§ Exercise prompt:
In the listing below, find the line that contains "Continue the Blender" and the line that contains "grain: float". Quote both and every line between them, exactly, and nothing more.

§ Provided material:
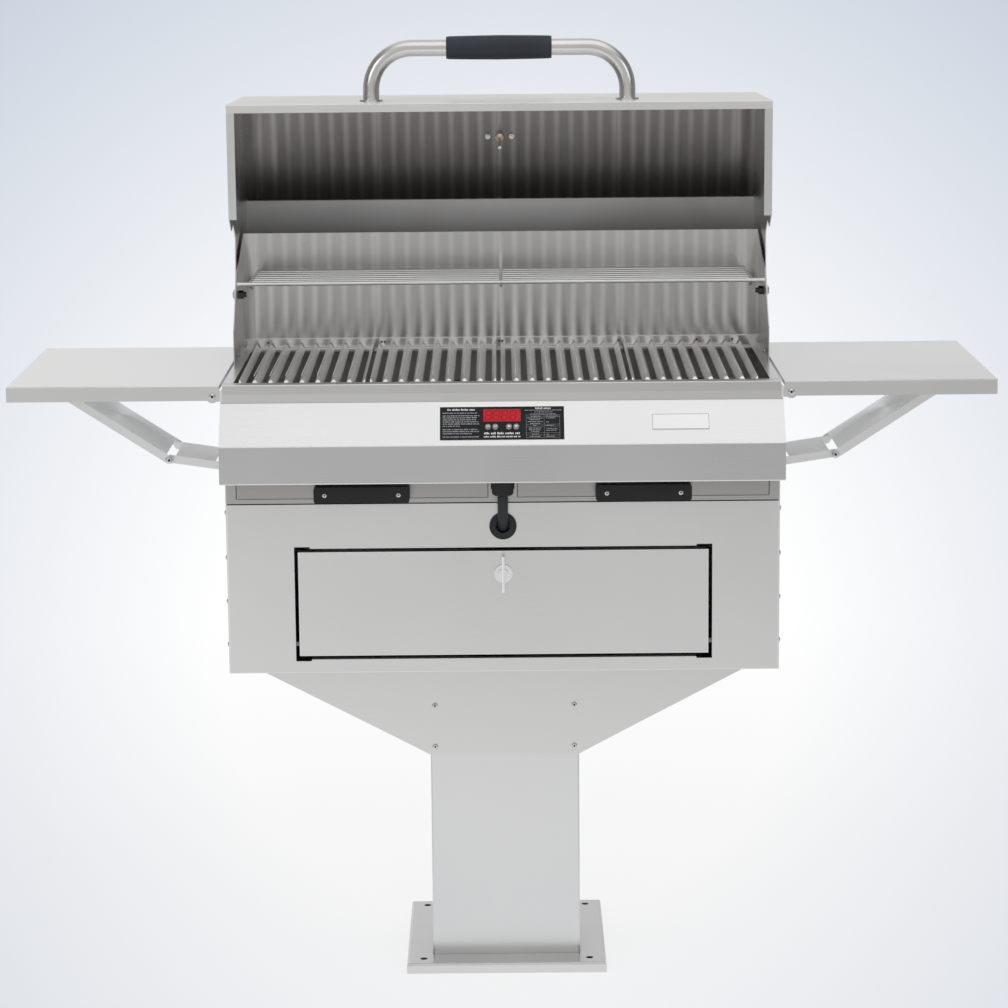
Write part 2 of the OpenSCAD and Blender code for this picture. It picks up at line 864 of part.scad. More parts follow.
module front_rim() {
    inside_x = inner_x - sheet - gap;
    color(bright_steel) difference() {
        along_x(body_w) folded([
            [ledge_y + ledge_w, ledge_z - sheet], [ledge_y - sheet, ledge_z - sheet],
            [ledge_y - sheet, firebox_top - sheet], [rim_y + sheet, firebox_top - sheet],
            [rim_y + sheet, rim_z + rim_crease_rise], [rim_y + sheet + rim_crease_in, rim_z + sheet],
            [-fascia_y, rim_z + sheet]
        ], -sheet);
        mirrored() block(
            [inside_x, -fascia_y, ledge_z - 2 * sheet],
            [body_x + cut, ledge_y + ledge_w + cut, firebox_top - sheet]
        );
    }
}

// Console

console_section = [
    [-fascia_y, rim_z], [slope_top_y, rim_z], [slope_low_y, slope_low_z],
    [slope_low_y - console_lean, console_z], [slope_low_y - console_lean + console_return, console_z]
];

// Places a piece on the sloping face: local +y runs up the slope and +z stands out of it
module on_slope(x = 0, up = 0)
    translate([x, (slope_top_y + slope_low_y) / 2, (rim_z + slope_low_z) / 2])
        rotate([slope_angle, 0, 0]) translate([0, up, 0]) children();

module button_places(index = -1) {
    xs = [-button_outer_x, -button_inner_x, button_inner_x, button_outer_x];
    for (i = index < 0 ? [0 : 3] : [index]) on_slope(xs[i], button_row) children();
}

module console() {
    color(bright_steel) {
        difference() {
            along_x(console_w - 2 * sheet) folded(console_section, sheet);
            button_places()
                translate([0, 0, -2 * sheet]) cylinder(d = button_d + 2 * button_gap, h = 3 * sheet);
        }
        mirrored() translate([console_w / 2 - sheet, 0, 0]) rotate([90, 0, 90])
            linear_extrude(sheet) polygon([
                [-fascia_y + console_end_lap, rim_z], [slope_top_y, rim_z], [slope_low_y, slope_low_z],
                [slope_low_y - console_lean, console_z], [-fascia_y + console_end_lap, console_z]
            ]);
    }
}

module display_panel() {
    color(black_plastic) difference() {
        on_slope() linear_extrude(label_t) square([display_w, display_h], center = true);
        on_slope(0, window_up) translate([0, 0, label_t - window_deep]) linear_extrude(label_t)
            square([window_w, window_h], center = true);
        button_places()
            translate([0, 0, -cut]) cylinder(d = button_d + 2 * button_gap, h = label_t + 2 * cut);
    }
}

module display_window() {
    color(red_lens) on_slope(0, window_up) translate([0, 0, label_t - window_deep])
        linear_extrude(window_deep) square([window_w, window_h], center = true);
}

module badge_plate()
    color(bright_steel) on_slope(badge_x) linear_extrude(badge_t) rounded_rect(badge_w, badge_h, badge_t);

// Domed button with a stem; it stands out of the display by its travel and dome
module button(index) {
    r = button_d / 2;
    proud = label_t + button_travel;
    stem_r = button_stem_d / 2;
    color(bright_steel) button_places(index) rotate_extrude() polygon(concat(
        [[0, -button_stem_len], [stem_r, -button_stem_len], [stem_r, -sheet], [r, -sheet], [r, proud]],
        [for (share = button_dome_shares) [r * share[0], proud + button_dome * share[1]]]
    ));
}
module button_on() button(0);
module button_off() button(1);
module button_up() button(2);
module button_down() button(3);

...

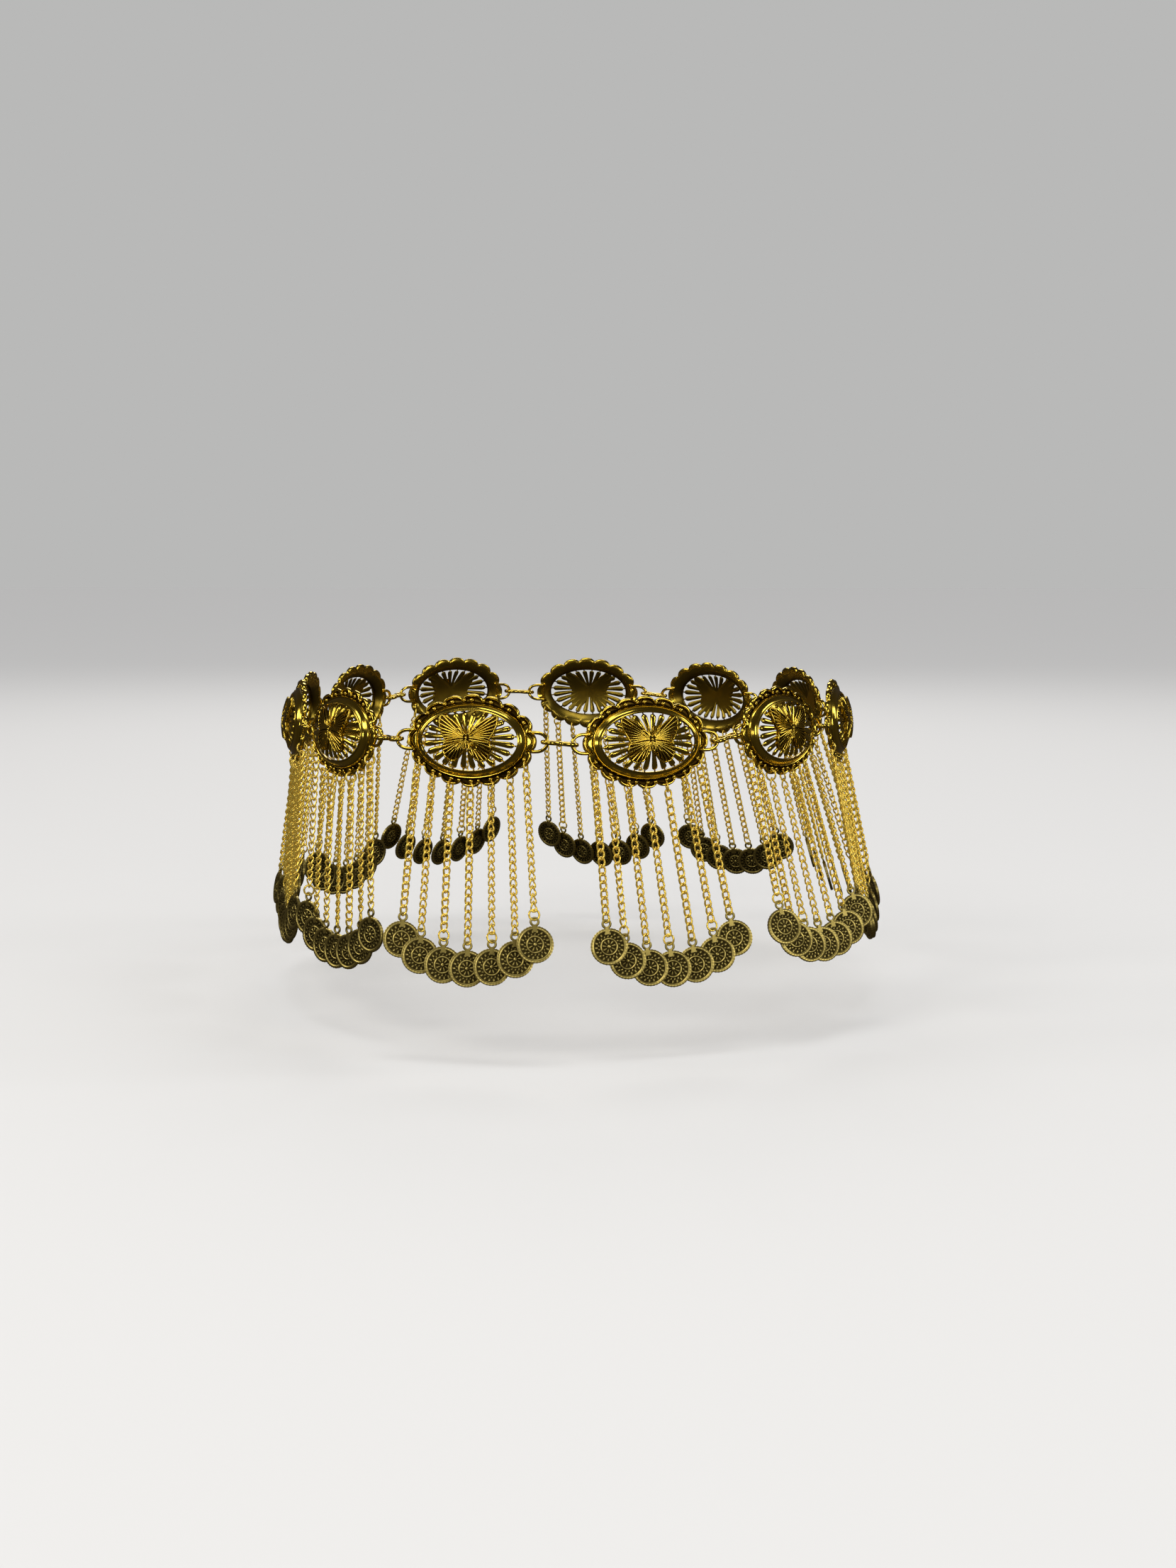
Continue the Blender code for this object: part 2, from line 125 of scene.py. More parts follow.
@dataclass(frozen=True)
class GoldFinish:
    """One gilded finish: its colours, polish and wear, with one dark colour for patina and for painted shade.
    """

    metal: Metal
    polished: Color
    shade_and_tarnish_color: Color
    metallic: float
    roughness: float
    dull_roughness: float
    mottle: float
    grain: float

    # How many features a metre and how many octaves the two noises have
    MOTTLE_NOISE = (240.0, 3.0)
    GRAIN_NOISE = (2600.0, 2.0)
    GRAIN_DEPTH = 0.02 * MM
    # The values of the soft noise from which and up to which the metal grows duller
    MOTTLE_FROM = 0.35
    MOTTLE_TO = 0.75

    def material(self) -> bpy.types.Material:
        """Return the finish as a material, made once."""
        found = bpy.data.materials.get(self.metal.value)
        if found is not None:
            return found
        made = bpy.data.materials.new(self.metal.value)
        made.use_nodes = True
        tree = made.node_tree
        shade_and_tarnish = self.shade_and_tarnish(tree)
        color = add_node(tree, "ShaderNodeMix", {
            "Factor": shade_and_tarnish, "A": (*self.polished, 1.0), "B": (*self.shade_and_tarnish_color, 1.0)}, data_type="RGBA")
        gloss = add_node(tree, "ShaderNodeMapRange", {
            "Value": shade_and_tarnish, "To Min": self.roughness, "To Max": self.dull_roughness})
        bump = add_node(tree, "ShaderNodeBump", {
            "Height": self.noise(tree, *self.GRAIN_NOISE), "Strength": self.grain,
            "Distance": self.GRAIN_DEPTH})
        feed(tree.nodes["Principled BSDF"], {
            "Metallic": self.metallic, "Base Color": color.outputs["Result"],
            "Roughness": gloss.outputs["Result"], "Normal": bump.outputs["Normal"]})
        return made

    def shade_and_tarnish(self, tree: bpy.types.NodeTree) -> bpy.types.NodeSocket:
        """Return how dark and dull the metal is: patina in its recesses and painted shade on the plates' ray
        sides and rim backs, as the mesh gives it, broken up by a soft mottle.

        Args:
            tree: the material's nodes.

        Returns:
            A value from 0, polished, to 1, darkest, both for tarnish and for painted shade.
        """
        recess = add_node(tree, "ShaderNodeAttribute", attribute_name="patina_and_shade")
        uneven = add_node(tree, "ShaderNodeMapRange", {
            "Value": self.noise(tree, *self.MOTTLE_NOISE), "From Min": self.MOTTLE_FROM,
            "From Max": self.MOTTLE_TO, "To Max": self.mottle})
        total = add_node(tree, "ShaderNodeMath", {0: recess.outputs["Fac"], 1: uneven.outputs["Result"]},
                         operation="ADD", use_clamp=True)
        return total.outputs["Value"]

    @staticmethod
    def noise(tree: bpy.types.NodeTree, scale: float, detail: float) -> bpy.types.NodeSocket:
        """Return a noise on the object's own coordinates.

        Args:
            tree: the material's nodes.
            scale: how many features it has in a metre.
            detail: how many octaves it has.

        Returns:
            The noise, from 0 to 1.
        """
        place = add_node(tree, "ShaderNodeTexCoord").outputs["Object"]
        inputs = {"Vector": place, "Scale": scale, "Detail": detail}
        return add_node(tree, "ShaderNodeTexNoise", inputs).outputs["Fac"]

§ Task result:
Continue the Blender code for this object: part 2, from line 125 of scene.py. More parts follow.
@dataclass(frozen=True)
class GoldFinish:
    """One gilded finish: its colours, polish and wear, with one dark colour for patina and for painted shade.
    """

    metal: Metal
    polished: Color
    shade_and_tarnish_color: Color
    metallic: float
    roughness: float
    dull_roughness: float
    mottle: float
    grain: float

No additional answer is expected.